Denial of the problems was a constant theme. Ms Stratton recalls one dreadful weekend when she and Dr Bolsin were on duty and did 'a ward round from hell'.

They found three children whose parents had been told they were doing well after their operations when in fact none of them was doing well, and they were destined either to die or live on with brain damage.

Dr Bolsin and Ms Stratton sat down with each set of parents and told them the truth about their child's condition. The bad news came as a great shock to them.

'The reason we found the ward round so difficult was that we had to decide whether to leave the parents or tell them. It was an emotionally exhausting afternoon.'

Among nursing colleagues, too, Ms Stratton found an endemic feeling that 'nothing could be done'. She is not unsympathetic to their situation. She says the unit existed in an atmosphere in which nothing changed unless surgeon James Wisheart said so. She recalls being reprimanded by Mr Wisheart when she suggested that a frightened teenage boy should go home because his psychological state was too poor to cope with a serious operation he was due to undergo.

She had used her judgement and consulted the hospital chaplain, but Mr Wisheart took her aside and told her not to interfere with his clinical practice. The boy's parents accepted her advice and he had his operation later at another unit.

'Unless you have an understanding of how hospitals run, you don't know that it's impossible to go and knock on someone's door and say that something has to stop.'

Ms Stratton, who left Bristol in 1994 and now works in medical communications, says many of her nursing colleagues were married and bringing up children. They did not want to rock the boat.

'It's all very well for people to say, 'Why didn't you do something about it?', but it's not as easy as that.'

In fact, when those evening discussions with the Bolsins reached a conclusion, it was decided that Ms Stratton's name would be left off any reports, letters and memos. Given the status of nursing, especially in the cardiac surgery unit, they agreed her signature would not help the cause.

'I think that's very sad and I don't agree with it, but I was very happy to work in the background because I knew this course of action would be more productive.'

She regrets that the whole affair has done nothing to improve the position of the whistleblower.
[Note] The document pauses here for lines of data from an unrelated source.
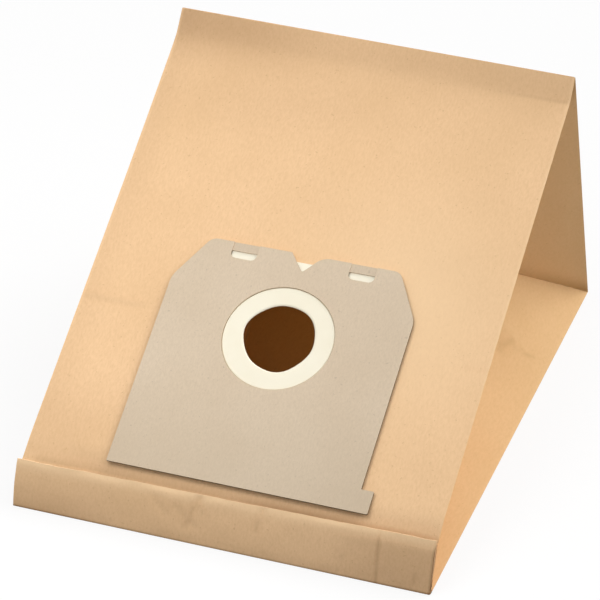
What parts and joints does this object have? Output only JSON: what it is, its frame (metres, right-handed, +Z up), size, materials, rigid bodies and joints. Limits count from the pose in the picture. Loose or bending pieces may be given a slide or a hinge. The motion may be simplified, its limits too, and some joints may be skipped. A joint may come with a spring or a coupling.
{
  "type": "vacuum dust bag",
  "caption": "Gusseted paper dust bag standing open as a wedge, with a block bottom, a glued end fold and a notched card collar plate around its filling hole.",
  "frame": {"origin": "under the middle of the bag, on the surface that its back panel lies on", "axes": "+X across the bag to its right, +Y from the glued end fold to the block bottom, +Z up"},
  "size_m": [0.23, 0.31, 0.1742],
  "materials": {
    "paper_bag": "matt brown kraft paper",
    "seal_sheet": "matt cream sheet",
    "collar_plate": "matt grey card"
  },
  "bodies": {
    "root": {"paper_bag": "paper_bag", "seal_sheet": "seal_sheet", "collar_plate": "collar_plate"}
  },
  "joints": []
}
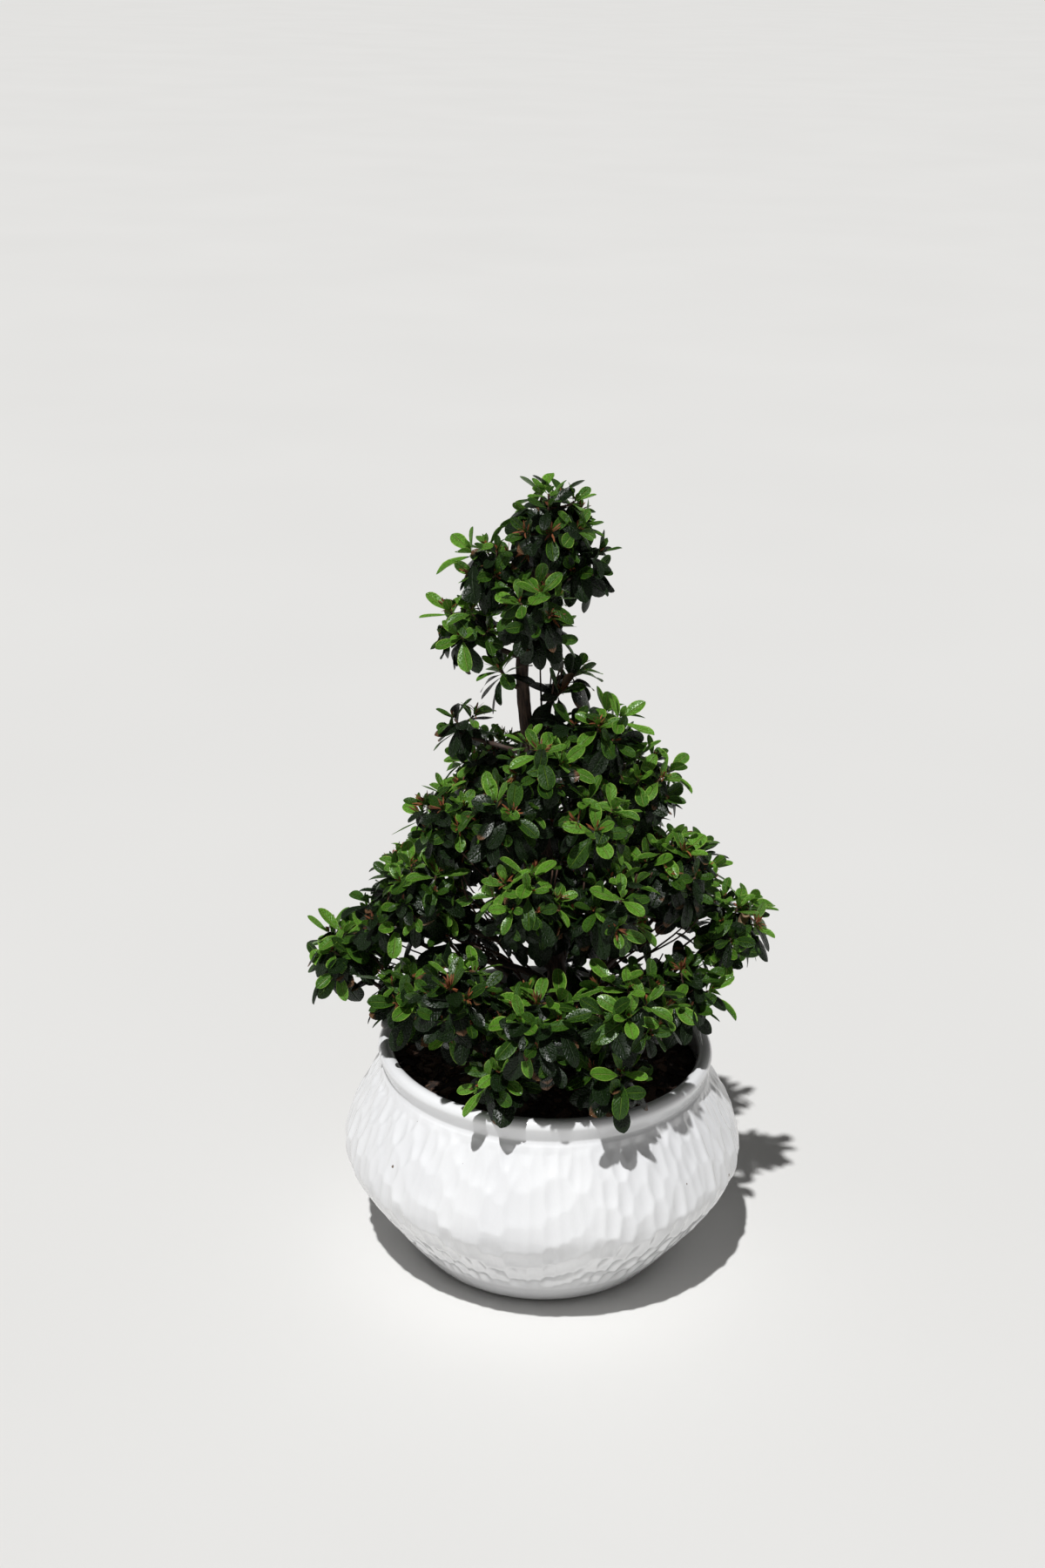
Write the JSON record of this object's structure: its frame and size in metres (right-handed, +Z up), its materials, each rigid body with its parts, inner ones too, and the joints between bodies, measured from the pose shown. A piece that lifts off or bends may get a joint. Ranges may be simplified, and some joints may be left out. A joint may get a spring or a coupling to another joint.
{
  "type": "potted azalea bonsai",
  "caption": "Azalea trained as a tiered cone, with a slender trunk, boughs and rosettes of small leaves, planted in a round glazed ceramic bowl with a rolled lip.",
  "frame": {"origin": "centre of the bowl's flat underside", "axes": "+Z up along the bowl's axis, -Y towards the front of the plant, +X to its right"},
  "size_m": [0.4258, 0.401, 0.7225],
  "materials": {
    "glaze": "glossy white glaze over a hand-carved surface of upright scoops",
    "soil": "matt dark potting mix with bark chips",
    "bark": "matt reddish-brown bark with fine lengthwise ridges",
    "leaf": "leathery green leaves, bright and new at the tips, dark and glossy below"
  },
  "bodies": {
    "root": {"bough_low_back": "bark", "bough_low_back_left": "bark", "bough_low_back_right": "bark", "bough_low_left": "bark", "bough_low_right": "bark", "bough_low_upper_left": "bark", "bough_mid_back_left": "bark", "bough_mid_back_right": "bark", "bough_mid_front": "bark", "bough_mid_front_right": "bark", "bough_mid_left": "bark", "bough_mid_right": "bark", "bough_skirt_front": "bark", "bough_skirt_front_left": "bark", "bough_skirt_front_right": "bark", "bough_skirt_left": "bark", "bough_skirt_right": "bark", "bough_tuft_right": "bark", "leaves_foot_back": "leaf", "leaves_foot_left": "leaf", "leaves_foot_right": "leaf", "leaves_low_back": "leaf", "leaves_low_back_left": "leaf", "leaves_low_back_right": "leaf", "leaves_low_left": "leaf", "leaves_low_right": "leaf", "leaves_low_upper_left": "leaf", "leaves_mid_back_left": "leaf", "leaves_mid_back_right": "leaf", "leaves_mid_front": "leaf", "leaves_mid_front_right": "leaf", "leaves_mid_left": "leaf", "leaves_mid_right": "leaf", "leaves_shoulder_back": "leaf", "leaves_shoulder_front": "leaf", "leaves_shoulder_left": "leaf", "leaves_shoulder_right": "leaf", "leaves_skirt_front": "leaf", "leaves_skirt_front_left": "leaf", "leaves_skirt_front_right": "leaf", "leaves_skirt_left": "leaf", "leaves_skirt_right": "leaf", "leaves_top": "leaf", "leaves_top_back": "leaf", "leaves_top_front": "leaf", "leaves_top_left": "leaf", "leaves_top_low_left": "leaf", "leaves_top_low_right": "leaf", "leaves_top_right": "leaf", "leaves_tuft_left": "leaf", "leaves_tuft_right": "leaf", "leaves_upper_back_left": "leaf", "leaves_upper_back_right": "leaf", "leaves_upper_front": "leaf", "leaves_upper_front_right": "leaf", "leaves_upper_left": "leaf", "leaves_upper_right": "leaf", "pot": "glaze", "soil": "soil", "trunk": "bark"}
  },
  "joints": []
}
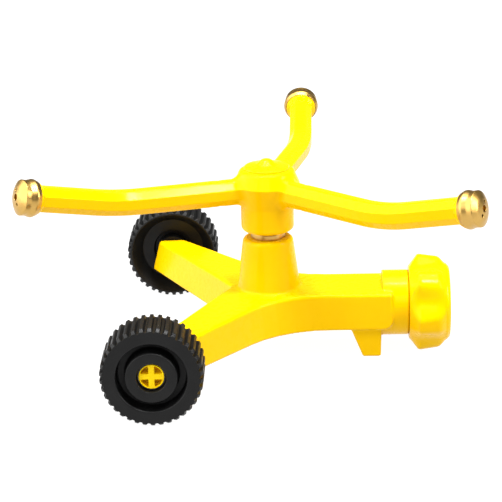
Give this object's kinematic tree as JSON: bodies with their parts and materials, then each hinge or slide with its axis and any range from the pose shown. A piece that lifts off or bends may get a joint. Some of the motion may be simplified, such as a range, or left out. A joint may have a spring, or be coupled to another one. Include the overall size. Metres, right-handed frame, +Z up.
{
  "type": "rotary lawn sprinkler",
  "caption": "Rotary lawn sprinkler: a spinning three-arm rotor with brass jet nozzles on a riser, over a wheeled Y-shaped base with a hose swivel nut and a skid foot.",
  "frame": {"origin": "middle of the bounding box in plan, on the ground; the rotor's spindle axis stands 7.12 mm towards +X and 10.73 mm towards -Y from it", "axes": "+Z up along the rotor's spindle, +X out of the hose inlet, +Y to the left when the sprinkler is towed by its hose"},
  "size_m": [0.1851, 0.1882, 0.0868],
  "materials": {
    "yellow_paint": "gloss",
    "yellow_plastic": "gloss",
    "black_plastic": "satin",
    "brass": "polished",
    "steel": "satin",
    "nylon": "satin",
    "rubber": "matte"
  },
  "bodies": {
    "base": {"base_casting": "yellow_paint", "inlet_tail": "brass", "tail_seal": "rubber", "spindle": "brass", "riser_seal": "rubber", "bearing_ring": "brass", "lower_thrust_washer": "nylon", "upper_thrust_washer": "steel", "spindle_nut": "steel", "axle_pin_left": "yellow_plastic", "axle_pin_right": "yellow_plastic", "axle_clips": "steel", "wheel_spacers": "black_plastic", "wheel_washers": "nylon"},
    "rotor": {"rotor_hub": "yellow_paint", "hub_bush": "brass", "hub_seal": "rubber", "hub_cap": "yellow_paint", "arm_1": "yellow_paint", "arm_2": "yellow_paint", "arm_3": "yellow_paint", "nozzle_seals": "rubber"},
    "hose_nut": {"swivel_nut": "yellow_paint", "hose_washer": "rubber", "filter_screen": "steel"},
    "wheel_left": {"wheel_left": "black_plastic"},
    "wheel_right": {"wheel_right": "black_plastic"},
    "nozzle_1": {"nozzle_1": "brass"},
    "nozzle_2": {"nozzle_2": "brass"},
    "nozzle_3": {"nozzle_3": "brass"}
  },
  "joints": [
    {"name": "rotor_spin", "type": "hinge", "parent": "base", "child": "rotor", "pos_m": [0.00712, -0.01073, 0.06], "axis": [0, 0, 1], "continuous": true},
    {"name": "wheel_left_spin", "type": "hinge", "parent": "base", "child": "wheel_left", "pos_m": [-0.03688, 0.06367, 0.02], "axis": [0, 1, 0], "continuous": true},
    {"name": "wheel_right_spin", "type": "hinge", "parent": "base", "child": "wheel_right", "pos_m": [-0.03688, -0.08513, 0.02], "axis": [0, 1, 0], "continuous": true},
    {"name": "hose_nut_spin", "type": "hinge", "parent": "base", "child": "hose_nut", "pos_m": [0.06612, -0.01073, 0.0192], "axis": [1, 0, 0], "continuous": true},
    {"name": "nozzle_1_turn", "type": "hinge", "parent": "rotor", "child": "nozzle_1", "pos_m": [0.02141, 0.08539, 0.07771], "axis": [0.0094, 0.9743, 0.2251], "range_deg": [-90, 90]},
    {"name": "nozzle_2_turn", "type": "hinge", "parent": "rotor", "child": "nozzle_2", "pos_m": [-0.08327, -0.04641, 0.07771], "axis": [-0.8484, -0.479, 0.2251], "range_deg": [-90, 90]},
    {"name": "nozzle_3_turn", "type": "hinge", "parent": "rotor", "child": "nozzle_3", "pos_m": [0.08322, -0.07117, 0.07771], "axis": [0.8391, -0.4952, 0.2251], "range_deg": [-90, 90]}
  ]
}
Dr Bolsin felt forced out of his post and now works in Australia.

He still works as a consultant anaesthetist, but has paid the high price of being far away from extended family and friends.

'It doesn't make it any easier for the nurse on the ward to stand up and say, 'This is wrong'.'

The positive effect, she believes, is that the case has already prompted changes at the clinical level and there is more general acceptance that rigorous clinical audit is vital to patient safety. She encounters many consultants in her new job who spontaneously mention that new audit procedures started 'after all that cardiac business'.

She is entitled to some satisfaction at the knowledge that her 'red book' made a contribution to that change.